Posisi yang tinggi itu juga berdampak positif bagi sirkulasi udara di dalam masjid. Udara menjadi lebih leluasa bergerak. Untuk pencahayaan, masjid ini memiliki 22 jendela kaca yang ditempatkan di bawah kubah. Cahaya matahari juga leluasa masuk melalui kaca yang terpasang di bagian langit-langit, khususnya langit-langit di sisi pinggir ruangan.
Sirkulasi udara dan pencahayaan yang maksimal ini menjadikan suasana di dalam masjid terasa sejuk dan terang. Alhasil, berada di dalam masjid pada malam atau pagi hari akan terasa hawa dingin yang menggigit.

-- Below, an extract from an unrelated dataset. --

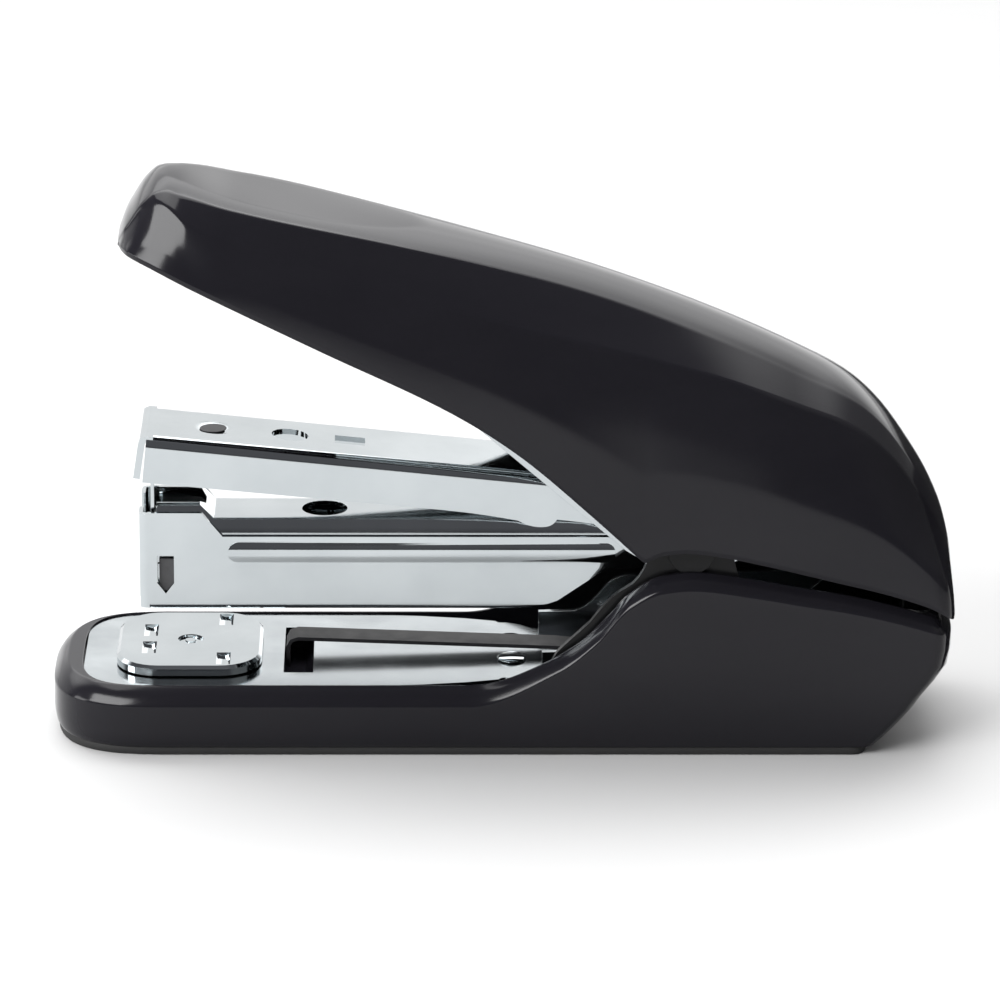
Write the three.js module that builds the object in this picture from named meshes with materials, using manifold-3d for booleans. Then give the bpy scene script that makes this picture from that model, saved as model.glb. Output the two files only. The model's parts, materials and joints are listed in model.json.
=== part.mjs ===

Selain karena pengaruh udara luar, hawa dingin itu juga muncul lantaran lantai masjid ini berlapis marmer. Selain sebagai penutup lantai, marmer juga bersanding serasi dengan batu alam pada dinding di sisi utara dan selatan mimbar.
Kehadiran batu alam itu menumbuhkan nuansa alami pada tatanan interior masjid. Kesan alami ini dipertegas oleh ornamen berupa unsur hiasan nusantara pada bagian mihrab. Ornamen itu hadir dalam motif ukiran bunga yang berpadu dengan kaligrafi Surah al-Fatihah dan syahadat.
“Untuk bagian interior ini memang dirancang dengan ornamen ukiran Islami, tetapi tetap mengutamakan unsur alami serta seni budaya Islami tatar Sunda,” jelas Gilang.